13 August 2012

My Life Versus

I had a moment last night. I complained in a journal that life is hard right now, that disappointment in one area seems to be a constant companion and that there's never enough money or opportunity to do what I want to do.

It felt so real then.

And yet so paltry too. So mean.




Goatherd, Somalia


I have it so different. So good.




Pictures like this make me appreciate my own childhood, my present circumstances, pinched though they may sometimes be, lazy though they undeniably are. Leisurely. Safe. With so little effort required—I have to invent tasks for myself sometimes. 

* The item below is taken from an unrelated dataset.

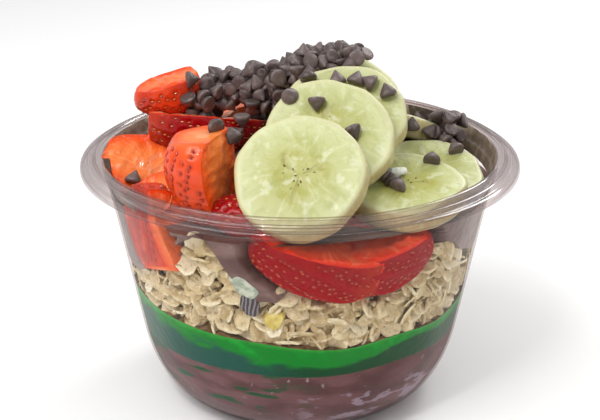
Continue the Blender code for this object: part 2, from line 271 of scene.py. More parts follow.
def sheet_line():
    """The middle of the sheet from the floor's centre to the skirt's edge, as (r, z)."""
    half = SHEET / 2
    t = np.linspace(0, 1, 12)[1:, None]
    slope = np.array([WALL_TOP_R - WALL_LOW_R, LEDGE_Z - WALL_LOW_Z])
    slope *= BELLY_HANDLE / np.hypot(*slope)
    foot_end, wall_start = np.array([FOOT_R, half]), np.array([WALL_LOW_R + half, WALL_LOW_Z])
    handles = foot_end + (BELLY_HANDLE, 0.0), wall_start - slope
    belly = (1 - t) ** 3 * foot_end + 3 * t * (1 - t) ** 2 * handles[0]
    belly = belly + 3 * t * t * (1 - t) * handles[1] + t**3 * wall_start
    floor = [(0.0, RECESS + half), (FOOT_R - FOOT_WIDTH - 1.8, RECESS + half), (FOOT_R - FOOT_WIDTH, half)]
    mouth = [
        (WALL_TOP_R + half, LEDGE_Z - half),
        (BEAD_R - 1.0, LEDGE_Z),
        (BEAD_R - 0.8, TUB_HIGH - 1.3),
        (BEAD_R, TUB_HIGH - half),
        (BEAD_R + 0.9, TUB_HIGH - half),
        (BEAD_R + 1.5, TUB_HIGH - 2.2),
        (BEAD_R + 2.2, TUB_HIGH - 2.3),
        (BEAD_R + 2.7, TUB_HIGH - 1.6),
        (BEAD_R + 3.3, TUB_HIGH - 1.6),
        (BEAD_R + 3.8, RIM_Z - half),
        (RIM_R - 1.2, RIM_Z - half),
        (RIM_R - half, RIM_Z - 1.1),
        (RIM_R - half, RIM_Z - SKIRT),
    ]
    return rounded(np.array([*floor, foot_end, *belly, *mouth]))


def beside(line, away):
    """An open line moved to its left, which is the tub's inside."""
    along = np.gradient(line, axis=0)
    along /= np.hypot(*along.T)[:, None]
    return line + np.stack([-along[:, 1], along[:, 0]], 1) * away


def lathe(line, around=AROUND, oval=1.0):
    """Rings of points round Z, one for each (r, z) of a line."""
    turns = np.linspace(0, 2 * math.pi, around, endpoint=False)
    line = np.array(line)
    r, z = line[:, :1], line[:, 1:] + 0 * turns
    return np.stack([r * np.cos(turns), r * np.sin(turns) * oval, z], -1)


plastic, place = start_finish("clear plastic")
scuffs = place.cloud(6.0, 4.0).band(0.55, 0.8) * 0.03 + 0.003
flange = place.axis("Z").band(LEDGE_Z - 1.0, LEDGE_Z + 0.5)
back = place.node("NewGeometry", output="Backfacing")
gleam = place.worked("MINIMUM", place.node("Fresnel", None, {"IOR": 1.2}), 0.09)
gleam = gleam * (1 - back) * (flange * 3.0 + 1.0)
slant = place.node("LayerWeight", None, {"Blend": 0.5}, "Facing")
slant = slant.band(0.1, 0.85) * flange + slant.band(0.7, 1.0) * (1 - flange) * 0.6
through = place.node("BsdfTransparent", None, {"Color": rgb(249, 246, 244)})
smoky = place.node("BsdfTransparent", None, {"Color": rgb(198, 186, 185)})
shine = place.node("BsdfGlossy", None, {"Color": (1, 1, 1, 1), "Roughness": 0.07})
haze = place.node("BsdfDiffuse", None, {"Color": rgb(214, 208, 205)})
clear = place.node("MixShader", None, {0: slant, 1: through, 2: smoky})
clear = place.node("MixShader", None, {0: gleam, 1: clear, 2: shine})
clear = place.node("MixShader", None, {0: scuffs, 1: clear, 2: haze})
place.node("OutputMaterial", None, {"Surface": clear})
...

So many opportunities, even at my fingertips. I can sit in a chair all day, moving nothing but my fingertips, and still get by. I'm about to pursue a master's degree after graduating from college at age 21 and with no debt. I'll go into this new experience without debt too. The most strenuous thing I had to do today was make 50 muffins and get ready to host a nutrition class this evening. The things I worried most about yesterday were 1) whether my skirt really hid all my problem areas and my heels elongated my legs enough and 2) how I'm going to orchestrate the death of one of the main characters in my novel. I have to make time for exercise to somehow balance out my mega calorie intake every day. And I complain about it.

Sometimes I wonder what it would be like to have to work from sunup to sundown for that day's meal. For life to be a matter of survival rather than entertainment and complaint about never having the perfect job or the right amount of money. Or the right figure. For crying out loud. As I sit in my favorite comfy chair and type and look up pictures on the Internet.

What mettle it must take to live such a life as that child. In some ways, I feel I'm missing out. But in reality, I'm grateful for my multitude of blessings (adequate means, an entire closet full of shoes and clothes, a computer, an iPod, indoor plumbing, central heat/air, the Internet, hardwood/carpeted floors, pictures on the walls, a phone, a car, a house, a bed, a portfolio, a grassy yard with trees, a safe neighborhood, a loving family, college and books and films and games and so much food that my fridge and stomach are always full, even when I complain about there being nothing in there to eat).

And I want to pray tonight. Thank God for giving me such a good life. Pray for that child and others like her, that someday I may be able to do something for them with what I have been given.